Dalam khasanah bahasa Jawa terdapat unen-unen, kata-kata, semacam pengibaratan, begini: “ibu bumi bapa angkasa.” Ibu ibarat bumi, bapa ibarat langit/angkasa. Oh, betapa jauhnya. Nah, kan? Makanya, jangan dimaknai searah dengan perbandingan bumi-langit seperti yang terdapat dalam kalimat begini, “Dua perempuan itu dalam soal kecantikan ibarat bumi dengan langit.” Kalimat dalam tanda kutip itu maksudnya, perempuan yang satu sangat jelek, sementara perempuan satunya lagi sangatlah cantik.
Laki-laki dengan perempuan, ayah dengan ibu, memang berlawanan jenis kelamin. Tetapi itulah juga antara lain yang mempersatukan mereka. Juga, jangan pernah menilai langit lebih mulia daripada bumi atau sebaliknya, lha wong keduanya sama-sama ciptaan Tuhan, kok. Kalau sudah bersatu dalam ikatan pernikahan, kemudian perkawinan, kemudian mereka disebut sebagai orang tua, ayah-ibu, sudah tidak sepantasnya lagi dipersoalkan siapa yang lebih unggul, apalagi jika kemudian sampai terjadi posisi kalah menang. Bukankah persatuan demikian itu juga diibaratkan sebagai curiga manjing warangka, warangka manjing curiga (terjemahan harfiah: keris masuk ke dalam rangkanya, rangka masuk ke dalam kerisnya) yang oleh teman saya yang kurang ajar dimaknai sebagai perkawinan dengan gaya enam sembilan itu?
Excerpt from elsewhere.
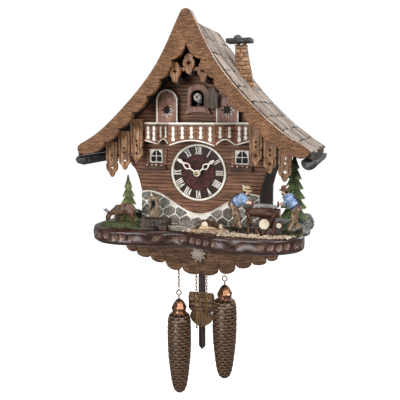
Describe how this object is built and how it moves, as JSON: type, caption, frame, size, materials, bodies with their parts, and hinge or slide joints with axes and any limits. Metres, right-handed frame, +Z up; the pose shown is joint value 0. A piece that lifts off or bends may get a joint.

Lalu, siapa sebenarnya paling layak jadi pemimpin di dalam sebuah keluarga? Laki-laki? Secara de yure bolehlah. Tetapi dalam praktiknya, kalau bertemu dengan urusan yang lebih dipahami perempuan, apakah laki-laki tetap akan ngotot minta di depan? Kalau kemudian yang didapat adalah keputusan yang salah, bukankah seluruh keluarga juga yang jadi korban? Laki-laki wajib menafkahi istri? Aturan boleh berkata demikian. Tetapi jika kenyataannya si istri “pangkat”-nya sudah sangat tinggi di dalam ekonomi dan secara sukarela si suami memilih lebih banyak mendekati anak-anak dengan meninggalkan “pangkat”-nya yang rendah, tidak ada yang salah, bukan? Apalagi, kalau mereka sudah saling sepakat?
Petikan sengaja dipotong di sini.